- DATA EXTRACT
━━━━━━
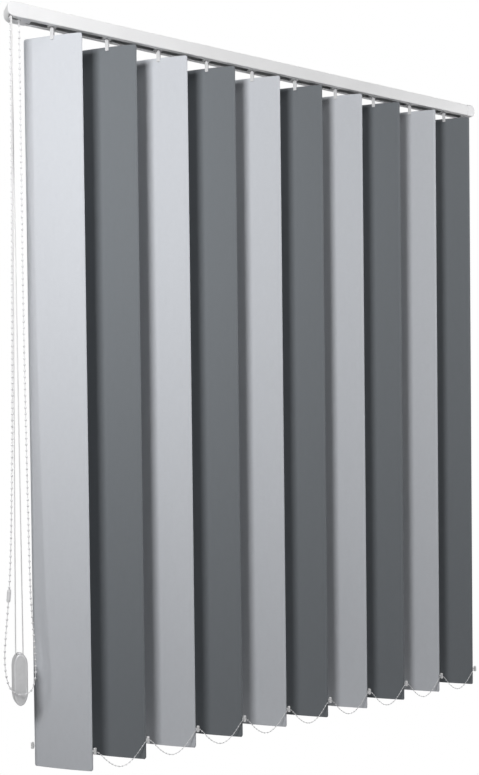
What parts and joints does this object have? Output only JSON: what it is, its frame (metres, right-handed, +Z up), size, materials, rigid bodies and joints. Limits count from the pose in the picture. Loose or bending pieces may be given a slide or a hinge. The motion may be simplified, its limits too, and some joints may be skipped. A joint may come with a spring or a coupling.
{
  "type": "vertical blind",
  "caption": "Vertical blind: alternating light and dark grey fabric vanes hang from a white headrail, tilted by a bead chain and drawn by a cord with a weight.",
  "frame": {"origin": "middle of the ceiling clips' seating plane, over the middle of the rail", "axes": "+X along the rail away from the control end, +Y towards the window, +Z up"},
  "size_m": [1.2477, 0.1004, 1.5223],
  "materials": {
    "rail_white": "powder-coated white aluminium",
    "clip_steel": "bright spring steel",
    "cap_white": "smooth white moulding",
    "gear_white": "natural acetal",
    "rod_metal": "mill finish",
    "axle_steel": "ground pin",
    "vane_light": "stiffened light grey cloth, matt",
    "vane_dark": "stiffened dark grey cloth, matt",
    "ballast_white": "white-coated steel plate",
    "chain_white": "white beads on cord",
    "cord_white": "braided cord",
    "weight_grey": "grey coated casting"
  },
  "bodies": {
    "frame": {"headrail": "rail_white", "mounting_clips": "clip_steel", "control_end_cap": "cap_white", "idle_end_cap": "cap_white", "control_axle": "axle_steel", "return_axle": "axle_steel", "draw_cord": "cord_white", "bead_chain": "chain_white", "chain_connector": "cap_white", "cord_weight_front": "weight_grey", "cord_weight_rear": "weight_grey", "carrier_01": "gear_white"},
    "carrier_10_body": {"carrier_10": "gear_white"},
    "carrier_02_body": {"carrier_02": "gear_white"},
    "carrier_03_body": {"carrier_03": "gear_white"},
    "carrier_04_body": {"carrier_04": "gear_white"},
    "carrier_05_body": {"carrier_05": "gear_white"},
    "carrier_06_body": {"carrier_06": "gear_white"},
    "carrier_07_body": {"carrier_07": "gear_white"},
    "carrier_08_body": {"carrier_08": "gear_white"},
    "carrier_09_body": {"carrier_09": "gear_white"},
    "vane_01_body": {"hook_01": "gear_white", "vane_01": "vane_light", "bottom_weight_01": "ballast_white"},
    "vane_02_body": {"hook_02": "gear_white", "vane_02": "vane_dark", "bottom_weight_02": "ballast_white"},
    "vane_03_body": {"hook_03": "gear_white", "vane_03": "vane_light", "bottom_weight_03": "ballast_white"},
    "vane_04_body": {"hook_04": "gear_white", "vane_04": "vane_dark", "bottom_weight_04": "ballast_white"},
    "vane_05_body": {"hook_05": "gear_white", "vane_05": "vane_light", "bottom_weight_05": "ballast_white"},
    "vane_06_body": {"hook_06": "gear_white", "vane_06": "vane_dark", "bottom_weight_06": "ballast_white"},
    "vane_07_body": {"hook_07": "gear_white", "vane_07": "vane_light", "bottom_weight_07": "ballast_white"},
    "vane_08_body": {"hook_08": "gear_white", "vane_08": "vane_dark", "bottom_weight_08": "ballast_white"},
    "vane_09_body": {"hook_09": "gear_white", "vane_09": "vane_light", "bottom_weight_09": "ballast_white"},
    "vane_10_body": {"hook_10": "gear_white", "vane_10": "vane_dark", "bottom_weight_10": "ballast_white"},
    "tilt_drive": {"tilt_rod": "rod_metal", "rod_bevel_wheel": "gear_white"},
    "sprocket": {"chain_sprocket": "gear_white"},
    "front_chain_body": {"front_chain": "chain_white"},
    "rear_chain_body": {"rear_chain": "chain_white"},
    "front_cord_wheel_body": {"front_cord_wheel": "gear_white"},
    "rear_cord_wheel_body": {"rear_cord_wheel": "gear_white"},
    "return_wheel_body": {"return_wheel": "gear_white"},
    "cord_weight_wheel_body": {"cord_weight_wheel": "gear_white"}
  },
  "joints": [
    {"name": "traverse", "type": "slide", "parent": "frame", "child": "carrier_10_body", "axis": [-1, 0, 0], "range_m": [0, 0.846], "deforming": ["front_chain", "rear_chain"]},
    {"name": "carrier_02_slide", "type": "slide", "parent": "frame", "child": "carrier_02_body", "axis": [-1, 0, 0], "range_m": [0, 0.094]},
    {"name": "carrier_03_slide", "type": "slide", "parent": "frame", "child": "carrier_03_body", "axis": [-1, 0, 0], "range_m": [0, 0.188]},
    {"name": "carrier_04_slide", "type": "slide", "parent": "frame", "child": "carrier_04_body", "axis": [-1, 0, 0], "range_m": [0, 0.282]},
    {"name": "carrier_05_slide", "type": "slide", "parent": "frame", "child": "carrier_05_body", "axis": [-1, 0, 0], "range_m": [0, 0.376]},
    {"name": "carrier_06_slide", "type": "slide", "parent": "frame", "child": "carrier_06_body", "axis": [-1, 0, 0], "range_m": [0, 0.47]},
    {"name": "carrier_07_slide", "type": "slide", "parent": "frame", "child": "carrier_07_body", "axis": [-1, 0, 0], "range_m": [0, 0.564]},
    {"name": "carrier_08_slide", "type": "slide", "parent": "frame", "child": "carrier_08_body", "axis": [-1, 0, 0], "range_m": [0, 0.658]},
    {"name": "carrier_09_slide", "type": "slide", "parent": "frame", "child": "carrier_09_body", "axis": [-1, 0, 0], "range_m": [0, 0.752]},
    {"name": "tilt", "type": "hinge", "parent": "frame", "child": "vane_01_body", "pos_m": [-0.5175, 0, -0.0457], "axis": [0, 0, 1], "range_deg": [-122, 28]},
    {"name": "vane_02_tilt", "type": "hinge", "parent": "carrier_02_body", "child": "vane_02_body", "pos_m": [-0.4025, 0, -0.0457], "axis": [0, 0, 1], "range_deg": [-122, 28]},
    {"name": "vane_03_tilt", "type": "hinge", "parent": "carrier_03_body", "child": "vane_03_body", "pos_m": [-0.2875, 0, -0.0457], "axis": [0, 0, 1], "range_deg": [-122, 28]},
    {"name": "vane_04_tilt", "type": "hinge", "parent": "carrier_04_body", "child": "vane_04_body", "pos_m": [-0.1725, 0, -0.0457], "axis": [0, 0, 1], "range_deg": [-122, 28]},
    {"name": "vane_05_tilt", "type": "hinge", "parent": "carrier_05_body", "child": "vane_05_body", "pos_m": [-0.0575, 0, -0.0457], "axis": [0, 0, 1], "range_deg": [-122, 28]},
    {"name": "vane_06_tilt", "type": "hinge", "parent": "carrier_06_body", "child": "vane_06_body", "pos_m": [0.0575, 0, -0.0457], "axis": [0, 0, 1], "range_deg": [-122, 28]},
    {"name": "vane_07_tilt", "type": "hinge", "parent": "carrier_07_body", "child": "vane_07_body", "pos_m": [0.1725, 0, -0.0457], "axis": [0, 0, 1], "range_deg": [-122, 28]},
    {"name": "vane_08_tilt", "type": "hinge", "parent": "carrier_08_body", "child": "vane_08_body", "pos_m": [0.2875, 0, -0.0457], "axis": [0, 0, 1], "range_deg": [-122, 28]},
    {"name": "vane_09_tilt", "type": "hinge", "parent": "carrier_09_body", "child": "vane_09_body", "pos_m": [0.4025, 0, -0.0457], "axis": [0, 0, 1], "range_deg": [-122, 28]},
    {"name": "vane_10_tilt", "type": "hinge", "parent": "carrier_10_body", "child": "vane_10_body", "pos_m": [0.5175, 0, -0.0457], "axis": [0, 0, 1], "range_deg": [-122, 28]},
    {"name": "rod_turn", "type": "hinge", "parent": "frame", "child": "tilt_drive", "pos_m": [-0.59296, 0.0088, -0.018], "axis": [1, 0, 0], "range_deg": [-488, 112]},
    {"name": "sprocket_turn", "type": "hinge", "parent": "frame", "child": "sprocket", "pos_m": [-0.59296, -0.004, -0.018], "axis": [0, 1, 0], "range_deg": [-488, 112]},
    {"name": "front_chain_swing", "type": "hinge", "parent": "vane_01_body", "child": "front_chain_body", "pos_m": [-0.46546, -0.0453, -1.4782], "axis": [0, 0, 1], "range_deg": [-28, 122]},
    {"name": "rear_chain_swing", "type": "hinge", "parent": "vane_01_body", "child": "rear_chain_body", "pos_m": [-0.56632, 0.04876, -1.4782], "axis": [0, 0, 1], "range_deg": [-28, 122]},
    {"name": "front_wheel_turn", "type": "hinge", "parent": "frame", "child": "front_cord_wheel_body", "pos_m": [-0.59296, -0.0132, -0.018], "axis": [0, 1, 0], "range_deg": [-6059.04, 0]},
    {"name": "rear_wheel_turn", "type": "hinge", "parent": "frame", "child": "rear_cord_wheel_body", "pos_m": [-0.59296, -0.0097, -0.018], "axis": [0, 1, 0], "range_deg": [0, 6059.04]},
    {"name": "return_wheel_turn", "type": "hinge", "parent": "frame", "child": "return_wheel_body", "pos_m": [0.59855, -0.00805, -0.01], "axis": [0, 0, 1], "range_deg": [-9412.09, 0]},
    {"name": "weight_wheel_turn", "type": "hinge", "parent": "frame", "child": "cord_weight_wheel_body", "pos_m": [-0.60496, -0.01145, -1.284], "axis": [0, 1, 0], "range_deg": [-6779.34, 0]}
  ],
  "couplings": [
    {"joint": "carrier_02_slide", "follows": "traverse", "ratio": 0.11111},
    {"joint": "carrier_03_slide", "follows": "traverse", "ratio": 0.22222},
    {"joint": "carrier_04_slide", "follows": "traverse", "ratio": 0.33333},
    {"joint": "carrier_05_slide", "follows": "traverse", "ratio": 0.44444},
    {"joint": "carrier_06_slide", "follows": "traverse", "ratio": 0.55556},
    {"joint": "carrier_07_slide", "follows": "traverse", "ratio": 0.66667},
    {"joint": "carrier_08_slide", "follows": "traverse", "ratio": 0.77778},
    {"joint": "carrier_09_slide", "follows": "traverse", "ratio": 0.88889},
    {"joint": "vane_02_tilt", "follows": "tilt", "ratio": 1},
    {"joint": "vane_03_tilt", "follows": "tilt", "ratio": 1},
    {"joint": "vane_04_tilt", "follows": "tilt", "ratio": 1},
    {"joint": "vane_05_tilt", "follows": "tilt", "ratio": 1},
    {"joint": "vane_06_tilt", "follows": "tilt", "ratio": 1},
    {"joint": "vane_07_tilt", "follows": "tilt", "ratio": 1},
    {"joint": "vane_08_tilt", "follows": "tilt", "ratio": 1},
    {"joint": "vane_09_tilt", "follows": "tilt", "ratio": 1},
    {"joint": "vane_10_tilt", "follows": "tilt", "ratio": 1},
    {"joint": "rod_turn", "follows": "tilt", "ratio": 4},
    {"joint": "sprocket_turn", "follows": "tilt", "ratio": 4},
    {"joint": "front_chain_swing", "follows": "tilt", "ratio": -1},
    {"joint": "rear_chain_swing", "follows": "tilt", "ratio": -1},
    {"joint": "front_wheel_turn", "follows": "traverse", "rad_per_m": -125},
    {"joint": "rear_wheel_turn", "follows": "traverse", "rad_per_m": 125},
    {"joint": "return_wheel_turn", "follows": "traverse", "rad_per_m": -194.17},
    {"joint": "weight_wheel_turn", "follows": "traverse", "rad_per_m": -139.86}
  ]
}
━━━━━━
Tally the lines of the preceding listing in which the word "joints" appears; state nothing but the total.

- RESPONSE BELOW
2